Figure 1. Rapports typiques des isotopes stables du collagène osseux pour l’Europe du Nord-Ouest, illustrant le principe de la reconstruction alimentaire.
© Müldner 2009, Université de Reading

Sevrage

Le sevrage est un terme pour décrire la transition progressive de l’alimentation d’un enfant du lait maternel à la nourriture solide. L’étude de l’âge du sevrage dans les populations passées repose sur le fait que les rapports des isotopes stables de l’azote et de l’oxygène varient en fonction du niveau « trophique » (ou point de la chaîne alimentaire) d’un individu. En allaitant, l’enfant consomme effectivement les tissus de sa mère, ce qui le place plus haut dans la chaîne alimentaire et augmente les rapports isotopiques de l’azote (ou δ15N) dans ses propres tissus. Lorsque le sevrage commence et que le lait de la mère est progressivement remplacé par d’autres aliments, le δ15N des tissus diminue et s’aligne sur les valeurs de la mère et des autres adultes de cette population.

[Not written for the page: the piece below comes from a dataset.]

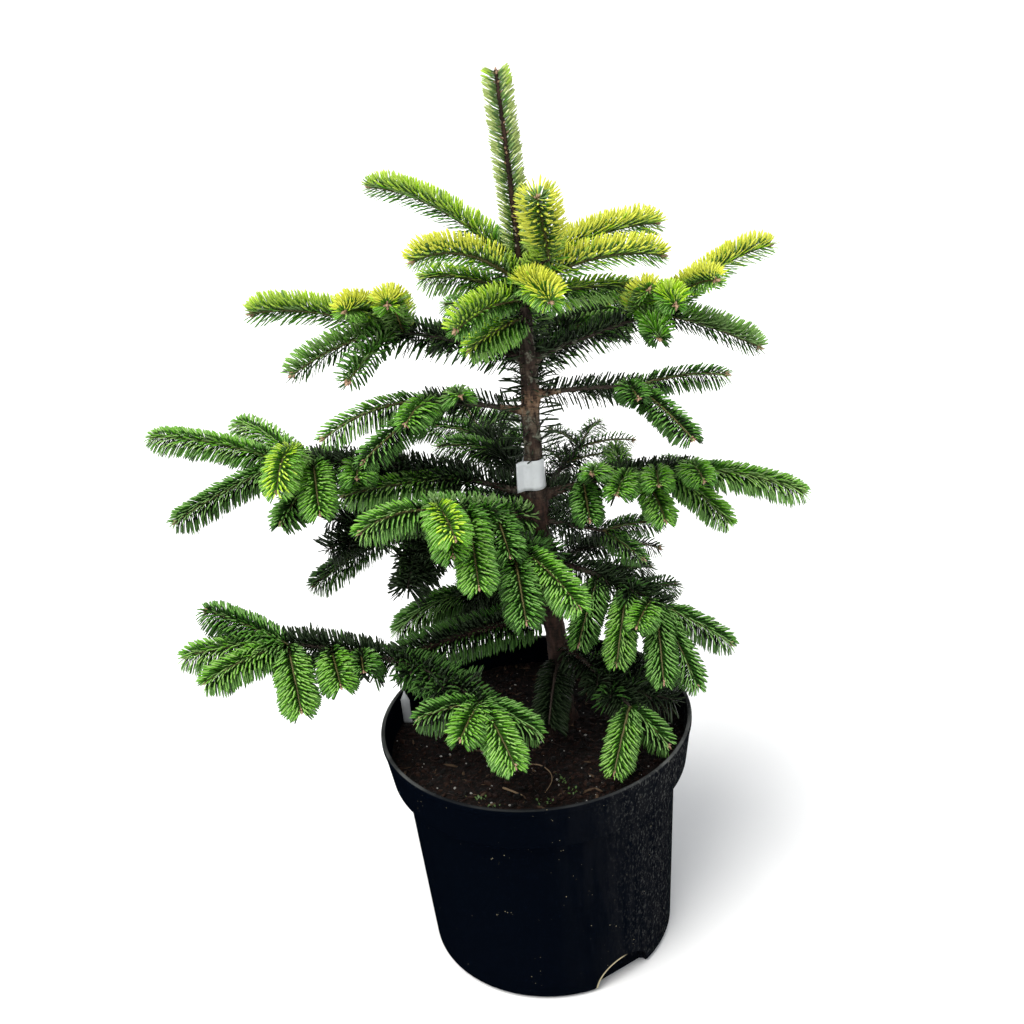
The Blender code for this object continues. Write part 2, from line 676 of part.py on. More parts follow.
class Crown:
    """Places stems one after another, each clear of what stands already, and then cuts the needles."""

    def __init__(self):
        self.stems = []
        self.hard = []

    def add_hard(self, owner, points, radii):
        self.hard.append((owner, np.array(points), np.broadcast_to(radii, len(points))))

    def others(self, owner):
        """Points and half-thicknesses of all stems that belong to other masses."""
        found = [stem for stem in self.stems if stem["owner"] != owner]
        if not found:
            return np.zeros((0, 3)), np.zeros(0)
        paths = np.concatenate([stem["path"] for stem in found])
        return paths, np.concatenate([stem["girth"] for stem in found])

    def hard_room(self, points, skip=()):
        """Distance from each point to the nearest limb, trunk, label, tag, pot rim or compost."""
        room = points[:, 2] - SOIL_LEVEL - SOIL_RELIEF
        for owner, spots, radii in self.hard:
            if owner not in skip:
                room = np.minimum(room, (distances(points, spots) - radii).min(axis=1))
        return room

    def place(self, owner, path, thick, lift, skip=()):
        """Keep as much of the stem as stays clear; a short rest is left out."""
        girth = np.linspace(thick, TIP_RADIUS, len(path))
        spots, radii = self.others(owner)
        blocked = self.hard_room(path, skip) < girth + STEM_SPACE
        if len(spots):
            gaps = distances(path, spots) - radii - girth[:, None]
            blocked |= gaps.min(axis=1) < STEM_SPACE
        if blocked.any():
            keep = max(int(np.argmax(blocked)) - 1, 1)
            if path_length(path[:keep]) < LEAST_SHOOT:
                return None
            path, girth = path[:keep], np.linspace(thick, TIP_RADIUS, keep)
        stem = {"owner": owner, "path": path, "girth": girth, "lift": lift, "skip": skip}
        self.stems.append(stem)
        return stem

    def needle_room(self, owner, points, skip):
        """How far needles may reach from each point: half way to the next mass, and short of what is hard."""
        spots, _ = self.others(owner)
        room = self.hard_room(points, skip)
        if len(spots):
            room = np.minimum(room, distances(points, spots).min(axis=1) / 2)
        return room - NEEDLE_SPACE


def add_fixed_things(crown):
    """What no stem or needle may touch: the trunk, the label with its flag, the tag and the pot's rim."""
    heights = np.arange(SOIL_LEVEL, TRUNK_TIP, STEM_STEP)
    crown.add_hard("trunk", [trunk_centre(h) for h in heights], [trunk_radius(h) for h in heights])
    label_heights = np.arange(LABEL_FOOT, LABEL_FOOT + LABEL_HEIGHT + STEM_STEP, STEM_STEP)
    crown.add_hard("label", [trunk_centre(h) for h in label_heights], LABEL_RADIUS + LABEL_THICKNESS)
    flag = []
    for height in label_heights:
        for out in np.arange(LABEL_RADIUS, LABEL_RADIUS + LABEL_FLAG + STEM_STEP, STEM_STEP):
            flag.append(trunk_centre(height) + out * direction(LABEL_HEADING, 0))
    crown.add_hard("flag", flag, STEM_STEP * 0.75)
    tag_heights = np.arange(SOIL_LEVEL, SOIL_LEVEL + TAG_HEIGHT + STEM_STEP, STEM_STEP)
    crown.add_hard("tag", [(*TAG_PLACE, height) for height in tag_heights], TAG_WIDTH * 0.6)
    rim = []
    for drop in (0.5, 1.5, 2.5, 3.5):
        rim += circle((0, 0), RIM_RADIUS - RIM_LIP / 2, 6 * POT_SIDES, POT_HEIGHT - drop * RIM_LIP)
    crown.add_hard("rim", rim, RIM_LIP)


def build_limbs(crown, boughs, finish):
    """The bare limbs; gives each bough's (first share of its mass, stem radius there, what it may touch)."""
    starts = {}
    for name, bough in boughs.items():
        if not bough.bare:
            first = first_clear_share(bough, TOP_STEM_RADIUS, stem_corners(bough.lift))
            starts[name] = (first, TOP_STEM_RADIUS, ("trunk",))
            continue
        thick = limb_radius(bough.height)
        thin = thick * LIMB_TAPER
        first = first_clear_share(bough, thick, round_corners(LIMB_SIDES))
        path = bough_path(bough, trunk_centre(bough.height), first, bough.bare)
        owner = "limb_" + name
        build_limb(owner, path, thick, finish)
        crown.add_hard(owner, path, np.linspace(thick, thin, len(path)))
        starts[name] = (bough.bare + GAP / bough.length, thin, ("trunk", owner))
    return starts


def place_mass(crown, owner, bough, start, first, thick, skip):
    """The stem of one mass and its side shoots; the first shoot at the end carries the stem on."""
    whole = bough_path(bough, start)
    stem_path = bough_path(bough, start, first)
    shoots = list(bough.shoots)
    if shoots and shoots[0].along == 1.0:
        lead = shoots.pop(0)
        onward = arc(whole[-1], bough.heading + lead.turn, lead.rise, lead.length, lead.arch)
        stem_path = np.concatenate([stem_path, onward[1:]])
    stem = crown.place(owner, stem_path, thick, bough.lift, skip)
    if stem is None:
        return
    for shoot in shoots:
        base = whole[round(min(shoot.along, LAST_FORK) * (len(whole) - 1))]
        if distances(stem["path"], base[None]).min() > STEM_STEP:
            continue
        path = arc(base, bough.heading + shoot.turn, shoot.rise, shoot.length, shoot.arch)
        crown.place(owner, path, SHOOT_RADIUS, bough.lift)


def place_masses(crown, boughs, starts):
    leader = np.array([trunk_centre(h) for h in np.arange(LEADER_FOOT, LEADER_TOP, STEM_STEP)])
    girth = np.full(len(leader), LEADER_GIRTH)
    crown.stems.append({"owner": "foliage_leader", "path": leader, "girth": girth})
    for name, bough in boughs.items():
        if name != FORK_LIMB:
            place_mass(crown, "foliage_" + name, bough, trunk_centre(bough.height), *starts[name])
    limb = boughs[FORK_LIMB]
    fork = bough_path(limb, trunk_centre(limb.height))[-1]
    for name, bough in FORK_MASSES.items():
        first = FORK_OFFSETS[name] / bough.length
        skip = ("trunk", "limb_" + FORK_LIMB)
        place_mass(crown, "foliage_" + name, bough, fork, first, FORK_STEMS[name], skip)


def spray_reach(share):
    foot = FOOT_REACH[0] + FOOT_REACH[1] * share
    tip = TIP_REACH[0] + TIP_REACH[1] * (1 - share)
    return NEEDLE * min(1.0, foot, tip)


def build_blade(crown, stem, finish):
    """A shoot as a ridged strip: pairs of swept teeth at every second station, a slim stem between."""
    pairs = max(2, round(path_length(stem["path"]) / TOOTH_PITCH))
    path = resample(stem["path"], 2 * pairs + 1)
    along, side, upward = frames(path)
    girth = np.linspace(stem["girth"][0], stem["girth"][-1], len(path))
    room = crown.needle_room(stem["owner"], path, stem["skip"])
    sweep, lift = math.radians(NEEDLE_SWEEP), math.radians(stem["lift"])
    rings = []
    for i in range(len(path) - 1):
        reach = min(room[i], spray_reach(i / (len(path) - 1)))
        tooth = i % 2 == 1 and reach > girth[i] + LEAST_TOOTH
        ring = []
        for across, over in stem_corners(stem["lift"]):
            if tooth and across:
                out = math.cos(lift) * across * side[i] + math.sin(lift) * upward[i]
                ring.append(path[i] + reach * (math.sin(sweep) * along[i] + math.cos(sweep) * out))
            else:
                ring.append(path[i] + girth[i] * (across * side[i] + over * upward[i]))
        rings.append(ring)
    points, faces = stitched(rings, cap_last=False)
    points.append(path[-1] + BUD * along[-1])
    last, size = len(points) - 1, len(rings[0])
    for j in range(size):
        faces.append((last - size + j, last - size + (j + 1) % size, last))
    return new_object(stem["owner"], points, faces, finish)


def build_leader_needles(crown, finish):
    """Rings of upswept spikes round the leader, clear of it by the gap."""
    heights = np.linspace(LEADER_FOOT, LEADER_TOP, LEADER_RINGS)
    facet = math.cos(math.pi / LEADER_SIDES)
    sweep = math.radians(LEADER_SWEEP)
    centres = np.array([trunk_centre(height) for height in heights])
    room = crown.needle_room("foliage_leader", centres, ("trunk",))
    outer, inner = [], []
    for i, centre in enumerate(centres):
        hole = (trunk_radius(heights[i]) + GAP) / facet
        reach = min(LEADER_REACH, room[i])
        ring = []
        for k, (a, b) in enumerate(round_corners(LEADER_SIDES)):
            spike = 0 < i < LEADER_RINGS - 1 and (i + k) % 2 == 0 and reach > hole + LEAST_TOOTH
            out = reach * math.cos(sweep) if spike else hole + LEADER_SKIN
            rise = reach * math.sin(sweep) if spike else 0.0
            ring.append(centre + np.array([out * a, out * b, rise]))
        outer.append(ring)
        inner.append(circle(centre, hole, LEADER_SIDES, heights[i]))
    points, faces = stitched(outer + inner[::-1], cap_first=False, cap_last=False)
    last = len(points) - LEADER_SIDES
    for k in range(LEADER_SIDES):
        following = (k + 1) % LEADER_SIDES
        faces.append((last + k, last + following, following, k))
    return new_object("foliage_leader", points, faces, finish)


def build_masses(crown, young, grown):
    blades = {}
    for stem in crown.stems:
        owner = stem["owner"]
        if owner == "foliage_leader":
            continue
        finish = young if "top" in owner or "second" in owner else grown
        blades.setdefault(owner, []).append(build_blade(crown, stem, finish))
    for owner, (first, *others) in blades.items():
        if others:
            boolean(first, "UNION", others)
        first.name = owner
    build_leader_needles(crown, young)


def main():
    plastic = material("pot_plastic", (0.012, 0.014, 0.018), 0.45)
    compost = material("compost", (0.055, 0.030, 0.020), 0.95)
    bark = material("bark", (0.105, 0.075, 0.055), 0.85)
    paper = material("label_paper", (0.78, 0.79, 0.80), 0.6)
    young = material("young_needles", (0.30, 0.47, 0.06), 0.5)
    grown = material("grown_needles", (0.08, 0.22, 0.05), 0.5)
    build_pot(plastic)
    build_soil(compost)
    build_trunk(bark)
    build_label(paper)
    build_tag(paper)

    crown = Crown()
    add_fixed_things(crown)
    boughs = all_boughs()
    starts = build_limbs(crown, boughs, bark)
    place_masses(crown, boughs, starts)
    build_masses(crown, young, grown)


main()
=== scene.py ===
"""Dresses the solids of a young nordmann fir in its nursery pot with bark, twigs, needles and compost.

It runs as a script. The boughs follow the rule of the solids: each one leaves the trunk at a height and
heading, forks at its end, and every shoot carries needles in a spiral that parts to the sides.
Headings are in degrees: 0 is to the right (+X), 90 is away (+Y), 180 is to the left.
"""

import math
import random
from collections import namedtuple

import bmesh
import bpy
import numpy as np
from bpy.props import FloatProperty, FloatVectorProperty, IntProperty, PointerProperty
from mathutils import Matrix, Vector, noise


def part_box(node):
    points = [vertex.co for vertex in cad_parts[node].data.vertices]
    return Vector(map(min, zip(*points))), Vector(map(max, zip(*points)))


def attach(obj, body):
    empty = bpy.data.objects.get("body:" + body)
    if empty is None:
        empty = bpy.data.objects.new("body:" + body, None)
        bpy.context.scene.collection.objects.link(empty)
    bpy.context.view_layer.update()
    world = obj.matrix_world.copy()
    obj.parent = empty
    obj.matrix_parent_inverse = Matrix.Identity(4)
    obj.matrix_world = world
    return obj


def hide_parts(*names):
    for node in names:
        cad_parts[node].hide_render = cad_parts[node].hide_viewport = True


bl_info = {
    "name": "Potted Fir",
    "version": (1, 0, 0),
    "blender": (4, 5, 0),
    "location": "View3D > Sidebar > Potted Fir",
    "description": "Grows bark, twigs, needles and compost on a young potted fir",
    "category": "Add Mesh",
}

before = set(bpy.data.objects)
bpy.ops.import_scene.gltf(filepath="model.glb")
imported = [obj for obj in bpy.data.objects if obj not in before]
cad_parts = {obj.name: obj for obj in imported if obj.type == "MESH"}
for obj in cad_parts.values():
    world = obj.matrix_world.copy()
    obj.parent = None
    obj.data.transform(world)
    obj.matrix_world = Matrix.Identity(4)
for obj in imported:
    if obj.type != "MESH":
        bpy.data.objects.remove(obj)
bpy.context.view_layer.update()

UP = np.array([0.0, 0.0, 1.0])
GOLDEN_ANGLE = math.radians(137.508)

# Places read from the solids
POT_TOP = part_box("pot")[1].z
RIM_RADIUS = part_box("pot")[1].x
TRUNK_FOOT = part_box("trunk")[0].z
TRUNK_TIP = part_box("trunk")[1].z
LABEL_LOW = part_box("plain_label")[0].z
LABEL_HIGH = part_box("plain_label")[1].z
TAG_LOW, TAG_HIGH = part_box("plain_tag")

# Pot: a rolled lip, a flaring collar, a tapering wall and drainage arches in the foot
RIM_LIP = 0.0040
COLLAR_FOOT = POT_TOP - 0.048
COLLAR_FOOT_RADIUS = 0.1435
BODY_TOP_RADIUS = 0.132
BASE_RADIUS = 0.121
POT_WALL = 0.0018
ARCH_RADIUS = 0.031
ARCH_DEPTH = 0.014
ARCH_HEADINGS = (305, 35, 125)
SOIL_LEVEL = TRUNK_FOOT - 0.0003
SOIL_RADIUS = 0.1430

# Trunk: (height, x) of its centre and (height, radius) of its girth
TRUNK_Y = 0.030
TRUNK_LINE = (
    (0.217, 0.0270),
    (0.300, 0.0260),
    (0.400, 0.0200),
    (0.470, 0.0180),
    (0.620, 0.0210),
    (0.720, 0.0195),
    (0.840, 0.0142),
)
TRUNK_GIRTH = (
    (0.217, 0.0122),
    (0.240, 0.0102),
    (0.350, 0.0092),
    (0.475, 0.0085),
    (0.575, 0.0073),
    (0.640, 0.0060),
    (0.680, 0.0031),
    (0.820, 0.0018),
    (0.836, 0.0016),
)
KNUCKLE_HEIGHT = 0.556
LABEL_RADIUS = 0.0094
LABEL_FLAG = 0.011
LABEL_HEADING = 218
LABEL_PINCH = 30
# How far needles keep from the label, the compost and the pot's rim, and a hair's breadth more
LABEL_MARGIN = 0.002
SOIL_MARGIN = 0.003
RIM_MARGIN = 0.0045
HAIR = 0.001

# Limbs and stems; the zones at a shoot's tip and foot are where its needles are shorter
TIP_ZONE = 0.014
FOOT_ZONE = 0.012
LIMB_RADIUS = ((0.30, 0.0044), (0.46, 0.0046), (0.60, 0.0034))
LIMB_TAPER = 0.62
TOP_STEM_RADIUS = 0.0024
SHOOT_RADIUS = 0.0013
TIP_RADIUS = 0.0008
STEM_STEP = 0.004
LAST_FORK = 0.985
# Above this rise a shoot is a bottle brush. Others are a brush from this lift on, and below it a comb
STEEP = 50
BRUSH_LIFT = 25
# Finer twigs on old wood: how far apart, their turn, rise, length and radii
TWIG_GROUPS = ("fourth", "fifth", "low")
TWIG_GAP = 0.011
TWIG_LAST = 0.84
TWIG_TURN = (40, 62)
TWIG_RISE = (-24, 14)
TWIG_LENGTH = (0.013, 0.019)
TWIG_RADII = (0.0009, 0.0006)
# Where the leader's needles start, and the stretch of trunk below it that still has needles of its own
LEADER_FOOT = 0.684
TRUNK_NEEDLES = (0.500, 0.668)
TRUNK_NEEDLE_GROUP = "third"

# Tint levels of needles, from the shaded inside of the crown to the lit tips of the last year's shoots
OLD, DEEP, LEAF, FRESH, LIME, GOLD = range(6)
LEVEL_NAMES = ("old", "deep", "leaf", "fresh", "lime", "gold")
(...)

De même, les isotopes de l’oxygène sont absorbés par l’organisme à partir de l’eau présente dans l’environnement. Lors de l’allaitement, un enfant consomme des niveaux élevés de 18O, qui diminuent progressivement à mesure que l’eau commence à être consommée à partir de sources isotopiquement plus « légères ». Le suivi des niveaux d’isotopes d’azote et/ou d’oxygène dans les dents (par rapport à l’âge de l’enfant lorsque cette dent s’est formée) nous aide à déterminer l’âge auquel l’enfant a été sevré du lait maternel et est passé aux aliments solides.